Une interrogation majeure demeure : quelle est l'étendue réelle de la responsabilité de l’IAB Europe ? En effet, l'IAB Europe, en tant qu'entité, n'accède jamais à la TC String et ne participe donc pas directement au traitement des données personnelles. Sa fonction principale réside dans la standardisation des procédures pour le recueil du consentement, sans influence directe sur les opérations spécifiques de traitement de données par ses membres. Ainsi, l'impact des choix des utilisateurs, qu'ils exercent leurs préférences ou non, n'affecte pas directement l'IAB Europe ou ses opérations internes.

 

Cette situation soulève la question délicate de déterminer jusqu'où s'étend la responsabilité de l'IAB Europe. 

 

Si cette entité est considérée comme responsable conjointe, quel est le périmètre de cette responsabilité ? Est-elle tenue responsable des agissements de tous les membres du TCF, y compris si certains ne respectent pas les politiques établies par le TCF ? La mise en place d'une responsabilité aussi large semble non seulement disproportionnée mais aussi potentiellement préjudiciable à l'écosystème numérique tout entier.

 

Attribuer une responsabilité étendue à l'IAB Europe pourrait non seulement fragiliser cette organisation mais aussi menacer la viabilité même de la standardisation qu'elle cherche à promouvoir.
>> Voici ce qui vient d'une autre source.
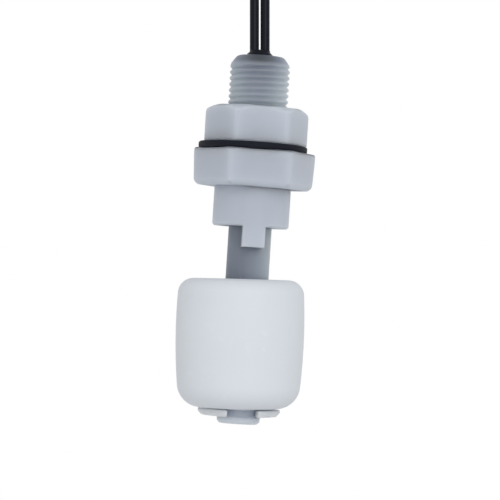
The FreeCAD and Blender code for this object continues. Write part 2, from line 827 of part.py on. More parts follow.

Dans un scénario où les risques juridiques et financiers deviennent insoutenables pour l'IAB Europe, cela pourrait conduire à l'effondrement du TCF. Or l'absence d'un cadre tel que le TCF pourrait réintroduire un environnement de "Far West", caractérisé par une variété de pratiques disparates et non coordonnées pour le traitement du consentement des utilisateurs. Cela compliquerait non seulement la tâche des acteurs du marché cherchant à se conformer aux exigences réglementaires mais aussi celle des autorités de contrôle, engagées dans la supervision de la conformité au RGPD à travers un paysage numérique beaucoup plus fragmenté et hétérogène.

 

Conséquences potentielles de cette décision ?

 

Dans un contexte où l'IAB Europe serait considérée par la Cour d’appel Belge comme responsable conjoint du traitement de la TC-String, il est envisageable que l'organisation introduise une nouvelle finalité spécifique pour le traitement de cette donnée. On pourrait ainsi imaginer la création d’une finalité pour la gestion et la conservation des choix des utilisateurs relatifs à la protection de leurs données personnelles. Cette démarche viserait à assurer une gestion transparente et conforme des préférences en matière de consentement des utilisateurs.

 

De plus, l'intégration de l'IAB Europe dans les bannières cookie en tant que responsable de traitement soulève la question de l'établissement d'une base légale adéquate pour ce traitement. Parmi les bases légales prévues par le RGPD, l'obligation de se conformer à une obligation légale apparaît comme une option pertinente. Cette base légale pourrait justifier la collecte et le traitement des choix des utilisateurs en respectant les exigences du RGPD. Cela pourrait faire l’objet d’une version 2.3 du TCF.

 

La suite ?

 

En ce qui concerne la suite de la procédure judiciaire, la décision de la CJUE oriente désormais l'affaire vers la Cour d'appel belge, qui disposera des réponses et observations de la Cour européenne pour poursuivre ses délibérations. 

 

On peut anticiper une décision de la Cour d'appel d'ici la fin de 2024 ou au début de 2025. Cette nouvelle décision pourrait marquer une étape supplémentaire dans le processus judiciaire, sans pour autant clore définitivement le débat. 

 

Tout porte à croire que cette saga judiciaire continuera d’occuper le secteur du numérique pour les années à venir.